As a marketing analytics company devoted to helping clients understand people at as granular and useful a level as our data scientists can conjure, our team is always applying, bending, and engineering technology to make the work stronger and operate more efficiently.
That's why we love to connect with and learn from others in our space as well as other industries who are thinking innovatively and challenging the status quo.
This week we got such an opportunity when a couple of us attended the Women in Technology of Tennessee monthly meeting, held in April at the Tractor Supply corporate headquarters in Brentwood.
(Sidebar for our Nashville friends: If you haven't visited the HQ, do it. It's a shiny, modern, technology-infused building with a tractor in the middle of the lobby.)
The speaker this month was Rachael Babcock, Chief Innovation Officer for the State of Tennessee. Outside the technology sector, the role is a fairly new one, and it's not a stretch to see how the job could apply in the public arena as well. Cities from Denver to Philadelphia to Riverside, Calif., have all tried it out. Tennessee was one of the first in the nation to hire a CIO at the state level.
Though it does seem like more of a challenge.

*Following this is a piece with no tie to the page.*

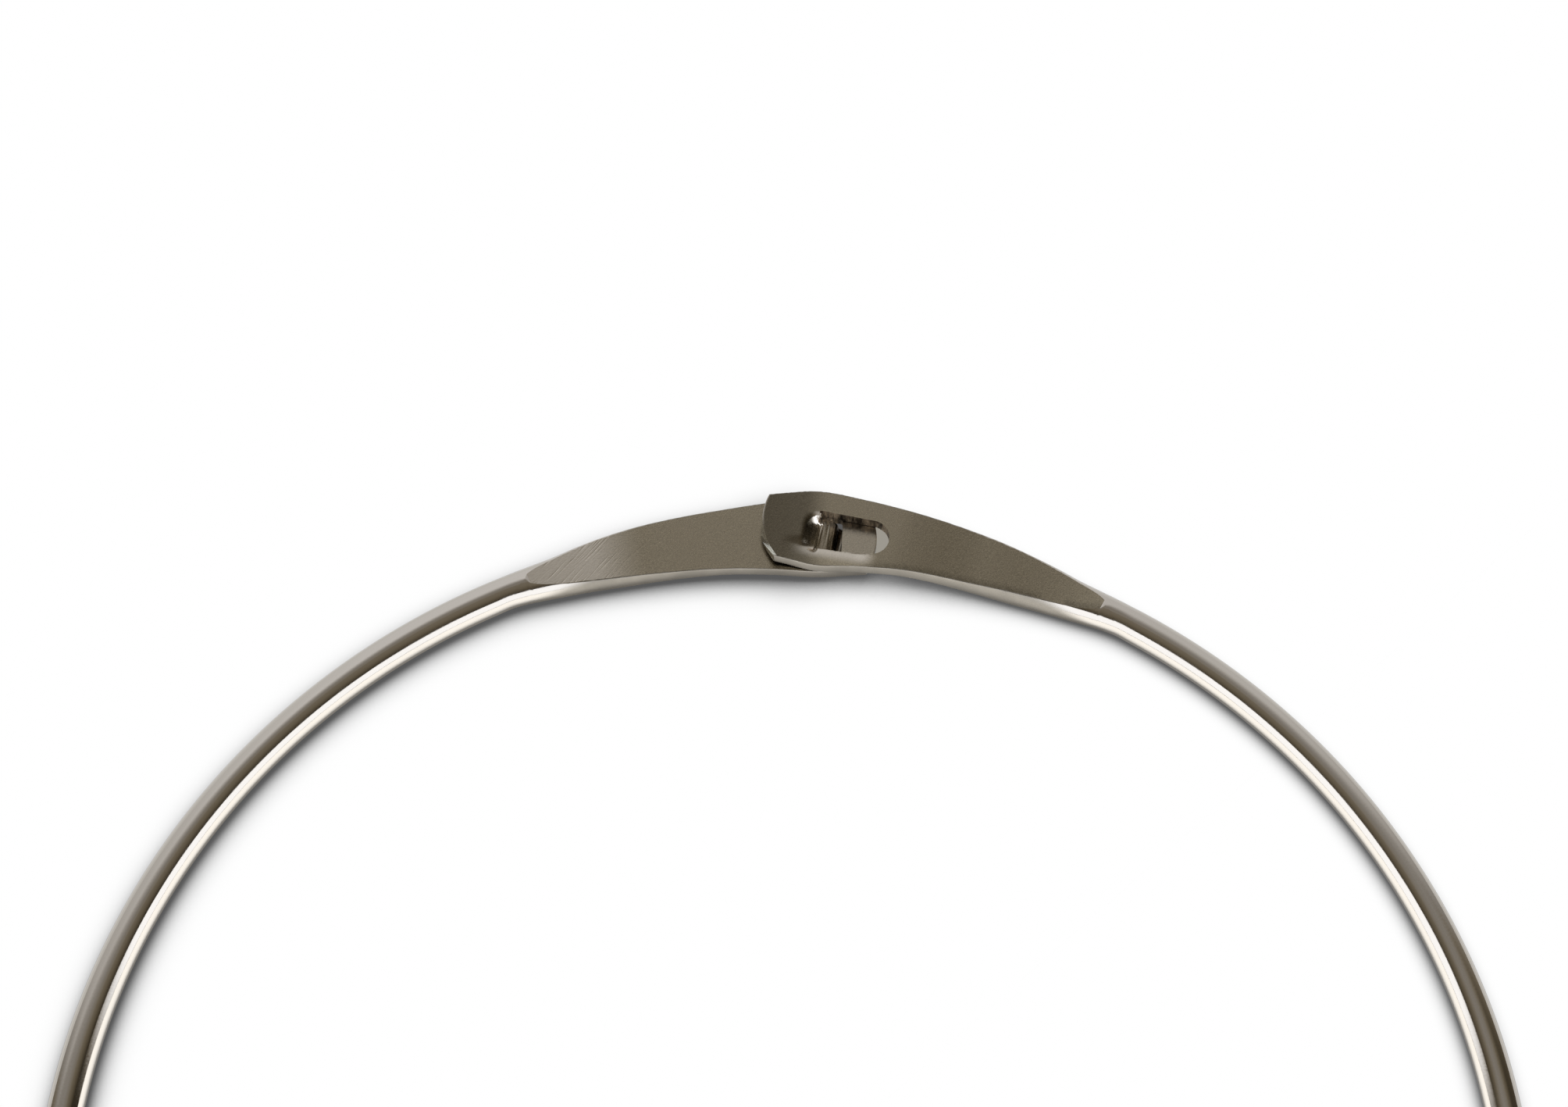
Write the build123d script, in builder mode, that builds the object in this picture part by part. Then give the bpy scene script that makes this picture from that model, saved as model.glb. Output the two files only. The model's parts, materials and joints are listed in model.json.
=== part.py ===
from build123d import *
from math import asin, cos, degrees, radians, sin, tan
import os

# Locking key ring: one length of round spring wire bent to a ring, with both ends pressed
# flat into blades that lap over each other. A tongue lanced out of the upper blade passes
# down through a window in the lower blade and hooks under its tip.
#
# Frame: the ring's centre is the origin in plan, the surface it lies on is z = 0, and the
# lock is at +Y. Lengths are in millimetres, and angles are in degrees from the lock.

# Ring
ring_diameter = 101.6      # outside, across the round wire
wire_diameter = 2.50

# Blades, pressed from the wire
blade_angle = 25.5         # from the lock to the start of the flat
lead_angle = 3.5           # round wire that belongs to a blade, before its flat
head_outer = 3.30          # half width outwards of the wire's centre line, at the lock
head_inner = 3.04          # half width inwards of it
side_height = 4.4          # half height of the oval that the head's sides belong to
blade_thickness = 0.95     # over the lap
root_thickness = 1.35      # where the press ramp eases into the blade
ramp_slope = 7.5           # the flat leaves the top of the wire at this angle
root_share = 0.58          # of the way from the flat's start to the level head
root_rise_share = 0.45     # of the head's rise that is reached there
head_margin = 0.2          # level metal beyond the slot's round end
upper_lap = 4.20           # from the lock to the crown of either tip
lower_lap = 4.45
tip_radius = 5.0           # convex end, seen from above
upper_crown = 0.85         # outwards from the wire's centre line to the tip's crown
lower_crown = 0.05
tip_curl_radius = 18.0     # the upper tip turns up along this radius
tip_under_radius = 10.0    # its underside turns up faster, so that the tip thins
tip_curl_start = -1.0      # along the tangent from the lock

# How a blade spreads: share of the way from the flat's start to the lock, then the shares
# of the widening outwards, of the widening inwards, of the side height and of the rise
spread = (
    (0.09, 0.04, 0.285, 0.05, 0.0),
    (0.19, 0.163, 0.42, 0.12, 0.02),
    (0.34, 0.315, 0.585, 0.28, 0.12),
    (0.67, 0.56, 0.79, 0.72, 0.65),
    (0.85, 0.79, 0.92, 0.90, 0.87),
    (1.00, 1.00, 1.00, 1.00, 1.0),
)
# The same past the lock, where the upper tip is the narrower
upper_tip = (
    (1.12, 0.86, 0.72, 1.00, 1.0),
    (1.25, 0.61, 0.40, 1.00, 1.0),
)
lower_tip = (
    (1.12, 0.90, 0.90, 1.00, 1.0),
    (1.25, 0.72, 0.74, 1.00, 1.0),
)

# Lock
slot_length = 5.5
slot_root_width = 3.10
slot_end_width = 2.84
slot_turn = 7.5            # the slot follows the blade's own middle line
slot_root = -0.1           # the tongue's root, along the tangent from the lock
slot_offset = 0.10         # outwards from the wire's centre line
slot_edge_radius = 0.35    # metal drawn down round the slot
tongue_play = 0.15         # beside the tongue, in the slot
tongue_bend_radius = 0.35
tongue_bend = 76.0
window_length = 4.75
window_play = 0.10         # beside the tongue, in the window
window_end_play = 0.16     # past the tongue, so that it can be unhooked
window_corner_radius = 0.25
lap_gap = 0.05             # between the blades, and between the tongue and the lower one
floor_gap = 0.02           # under the tongue

# Derived places
wire_radius = wire_diameter / 2
ring_radius = ring_diameter / 2 - wire_radius
joint_angle = blade_angle + lead_angle
blade_turn = blade_angle / 2
head_run = slot_root + slot_length + head_margin
tongue_height = floor_gap + blade_thickness / 2
lower_height = tongue_height + blade_thickness + lap_gap
upper_height = lower_height + blade_thickness + lap_gap
slot_direction = Vector(1, 0, 0).rotate(Axis.Z, -slot_turn)
slot_centre = Vector(slot_root, ring_radius + slot_offset, 0)

# The tongue's run: one bend down, a straight, the same bend back and a level hook. Its
# length is the slot's, because it was cut out of it.
bend_radius = tongue_bend_radius + blade_thickness / 2
bend_turn = radians(tongue_bend)
bend_drop = 2 * bend_radius * (1 - cos(bend_turn))
straight_length = (upper_height - tongue_height - bend_drop) / sin(bend_turn)
bend_run = 2 * bend_radius * sin(bend_turn) + straight_length * cos(bend_turn)
hook_length = slot_length - 2 * bend_radius * bend_turn - straight_length
tongue_reach = bend_run + hook_length


def outwards(angle):
    """Direction away from the ring's centre, at an angle to the right of the lock."""
    return Vector(sin(radians(angle)), cos(radians(angle)), 0)


def oval(angle, outer, inner, half_height, rise):
    """Section of a blade's body before it is pressed, as two halves that meet on top."""
    across = outwards(angle)
    plane = Plane(
        origin=across * ring_radius + Vector(0, 0, wire_radius),
        x_dir=across,
        z_dir=across.rotate(Axis.Z, -90),
    )
    centre = ((outer - inner) / 2, rise)
    half_width = (outer + inner) / 2
    with BuildSketch(plane) as section:
        with BuildLine():
            EllipticalCenterArc(centre, half_width, half_height, -90, arc_size=180)
            EllipticalCenterArc(centre, half_width, half_height, 90, arc_size=180)
        make_face()
    return section.sketch


def press_gap(height):
    """Space between the press tools, drawn from the side and as deep as the blade is wide."""
    depth = ring_radius / 3
    across = outwards(blade_turn)
    side = Plane(
        origin=across * (ring_radius - depth / 2),
        x_dir=across.rotate(Axis.Z, 90),
        z_dir=across,
    )
    start = -ring_radius * sin(radians(blade_angle - blade_turn))
    level = ring_radius * sin(radians(blade_turn)) - head_run
    end = level + 3 * head_run
    root = start + root_share * (level - start)
    root_height = wire_radius + root_rise_share * (height - wire_radius)
    slope = tan(radians(ramp_slope))
    lead = 2 * ring_radius * sin(radians(lead_angle))
    with BuildPart() as gap:
        with BuildSketch(side):
            with BuildLine():
                over = Spline(
                    (start, wire_diameter),
                    (root, root_height + root_thickness / 2),
                    (level, height + blade_thickness / 2),
                    tangents=[(1, -slope), (1, 0)],
                )
                under = Spline(
                    (start, 0),
                    (root, root_height - root_thickness / 2),
                    (level, height - blade_thickness / 2),
                    tangents=[(1, slope), (1, 0)],
                )
                Polyline(
                    over @ 1,
                    (end, height + blade_thickness / 2),
                    (end, height - blade_thickness / 2),
                    under @ 1,
                )
                Polyline(
                    over @ 0,
                    (start - lead, wire_diameter + lead * slope),
                    (start - lead, -lead * slope),
                    under @ 0,
                )
            make_face()
        extrude(amount=depth)
    return gap.part


def curled_gap(height):
    """The same space, with its end turned up past the start of the tip's curl."""
    over_centre = (tip_curl_start, height + blade_thickness / 2 + tip_curl_radius)
    under_centre = (tip_curl_start, height - blade_thickness / 2 + tip_under_radius)
    over_turn = -degrees(asin(upper_lap / tip_curl_radius))
    under_turn = -degrees(asin(upper_lap / tip_under_radius))
    with BuildPart() as gap:
        add(press_gap(height))
        split(bisect_by=Plane.YZ.offset(tip_curl_start), keep=Keep.TOP)
        with BuildSketch(Plane.XZ.offset(-ring_radius)):
            with BuildLine():
                over = CenterArc(over_centre, tip_curl_radius, -90, over_turn)
                under = CenterArc(under_centre, tip_under_radius, -90, under_turn)
                Line(over @ 0, under @ 0)
                Line(over @ 1, under @ 1)
            make_face()
        extrude(amount=ring_radius / 6, both=True)
    return gap.part


def blade(gap, height, lap, crown, tip):
    """Flattened wire end to the right of the lock, with its convex tip past the lock."""
    sections = [
        oval(angle, wire_radius, wire_radius, wire_radius, 0)
        for angle in (joint_angle, joint_angle - lead_angle / 2)
    ]
    for share, outer, inner, side, rise in spread + tip:
        sections.append(
            oval(
                blade_angle * (1 - share),
                wire_radius + outer * (head_outer - wire_radius),
                wire_radius + inner * (head_inner - wire_radius),
                wire_radius + side * (side_height - wire_radius),
                rise * (height - wire_radius),
            )
        )
    with BuildPart() as body:
        loft(sections)
        add(gap, mode=Mode.INTERSECT)
        with BuildSketch():
            with Locations((tip_radius - lap, ring_radius + crown)):
                Circle(tip_radius)
                Rectangle(ring_radius, 2 * tip_radius, align=(Align.MIN, Align.CENTER))
            with Locations((ring_radius / 2, ring_radius)):
                Rectangle(ring_radius, ring_radius / 3)
        extrude(amount=2 * wire_diameter, both=True, mode=Mode.INTERSECT)
    return body.part


def round_ended(root_width, end_width, length, back):
    """Outline of the slot or the tongue: straight sides that draw in to a round end."""
    with BuildSketch(Plane(origin=slot_centre, x_dir=slot_direction)) as outline:
        with BuildLine():
            Line((-back, -root_width / 2), (-back, root_width / 2))
            CenterArc((length - end_width / 2, 0), end_width / 2, -90, 180)
        make_hull()
    return outline.sketch


def tongue():
    """Strip that leaves the upper blade at the slot's root and hooks under the lower tip."""
    back = 2 * slot_edge_radius
    side = Plane(
        origin=slot_centre + Vector(0, 0, upper_height),
        x_dir=slot_direction,
        z_dir=slot_direction.rotate(Axis.Z, -90),
    )
    with BuildPart() as strip:
        with BuildSketch(side):
            with BuildLine():
                root = Line((-back, 0), (0, 0))
                down = JernArc(root @ 1, root % 1, bend_radius, -tongue_bend)
                straight = PolarLine(down @ 1, straight_length, direction=down % 1)
                up = JernArc(straight @ 1, straight % 1, bend_radius, tongue_bend)
                PolarLine(up @ 1, hook_length, direction=up % 1)
            trace(line_width=blade_thickness)
        extrude(amount=slot_root_width, both=True)
        root_width = slot_root_width - 2 * tongue_play
        end_width = slot_end_width - 2 * tongue_play
        outline = round_ended(root_width, end_width, tongue_reach, back)
        extrude(outline, amount=2 * upper_height, mode=Mode.INTERSECT)
    return strip.part


with BuildPart() as wire:
    with BuildLine() as bend:
        CenterArc((0, 0, wire_radius), ring_radius, 90 + joint_angle, 360 - 2 * joint_angle)
    with BuildSketch(Plane(origin=bend.line @ 0, z_dir=bend.line % 0)):
        Circle(wire_radius)
    sweep()

with BuildPart() as upper_blade:
    turned_up = curled_gap(upper_height)
    add(blade(turned_up, upper_height, upper_lap, upper_crown, upper_tip))
    slot = round_ended(slot_root_width, slot_end_width, slot_length, 0)
    extrude(slot, amount=2 * upper_height, mode=Mode.SUBTRACT)
    level_top = faces().filter_by(Plane.XY).group_by(Axis.Z)[-1].sort_by(SortBy.AREA)[-1]
    fillet(level_top.inner_wires()[0].edges(), slot_edge_radius)
    add(tongue())

with BuildPart() as lower_blade:
    level = press_gap(lower_height)
    flat_end = blade(level, lower_height, lower_lap, lower_crown, lower_tip)
    add(mirror(flat_end, about=Plane.YZ))
    window_end = slot_centre + slot_direction * bend_run + Vector(window_end_play, 0, 0)
    window_middle = slot_centre + slot_direction * (bend_run / 2)
    with BuildSketch():
        with Locations((window_end.X, window_middle.Y)):
            Rectangle(
                window_length, slot_root_width + 2 * window_play, align=(Align.MAX, Align.CENTER)
            )
        fillet(vertices(), window_corner_radius)
    extrude(amount=2 * lower_height, mode=Mode.SUBTRACT)

with BuildPart() as ring:
    add(wire.part)
    add(upper_blade.part)
    add(lower_blade.part)

ring.part.label = "ring"
os.makedirs("parts", exist_ok=True)
export_step(ring.part, "parts/ring.step")
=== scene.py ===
import json
from math import asin, atan2, cos, hypot, pi, radians, sin, sqrt, tan
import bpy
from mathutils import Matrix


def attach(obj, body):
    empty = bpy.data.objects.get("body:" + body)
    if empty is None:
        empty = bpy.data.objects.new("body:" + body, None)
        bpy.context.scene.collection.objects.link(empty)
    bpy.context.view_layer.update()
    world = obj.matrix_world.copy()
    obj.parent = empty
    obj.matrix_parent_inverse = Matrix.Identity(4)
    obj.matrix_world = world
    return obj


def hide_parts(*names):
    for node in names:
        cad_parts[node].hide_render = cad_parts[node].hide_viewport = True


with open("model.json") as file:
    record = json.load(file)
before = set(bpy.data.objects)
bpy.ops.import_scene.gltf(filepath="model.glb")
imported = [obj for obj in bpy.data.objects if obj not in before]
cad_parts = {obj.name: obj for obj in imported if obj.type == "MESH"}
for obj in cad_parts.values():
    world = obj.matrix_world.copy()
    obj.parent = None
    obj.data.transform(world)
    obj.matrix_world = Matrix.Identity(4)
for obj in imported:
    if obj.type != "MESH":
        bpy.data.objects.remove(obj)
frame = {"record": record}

from types import SimpleNamespace

import bmesh
import bpy
from bpy.props import FloatProperty, FloatVectorProperty, IntProperty, PointerProperty
from mathutils import Matrix, Vector, noise

bl_info = {
    "name": "Locking Key Ring",
    "version": (1, 0, 0),
    "blender": (4, 5, 0),
    "location": "3D Viewport > Sidebar > Key Ring",
    "description": "Builds a wire key ring whose pressed ends hook into each other",
    "category": "Add Mesh",
}

MM = 0.001
MOUNTS = {mount["name"]: mount for mount in frame["record"]["mounts"]}
KEY_WIRE = Vector(MOUNTS["key_wire"]["pos_m"])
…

If in business, the function of an innovation executive is to build new products, develop new revenue streams, disrupt service lines, product lines, workflow and workplace culture, and create the concepts that come next - imagine all of that, plus the politics, employee longevity and bureaucracy that would come with doing the same thing within government.
"Humans hate change," she noted. "It's just not part of our core nature."
Rachael talked through some of the more radical and culture-changing innovations we all know are on the horizon for the next decade - things like driverless vehicles, biological storage, DIY manufacturing, and the next generations of augmented reality and 3D printing.
"These things can be predicted," she said. "They ARE being predicted. This is the world we live in. But how they affect you and me... That is completely unpredictable."
We get it. We build predictive models for a living, and yes - what you choose to do with them? - that is entirely up to you.
"But there is good news in this," Rachael said. "We can't predict the future, so what we must do is live in the present."
Thanks, WiTT, for a great event! And to Rachael for a thought-provoking talk. We're looking forward to the next one.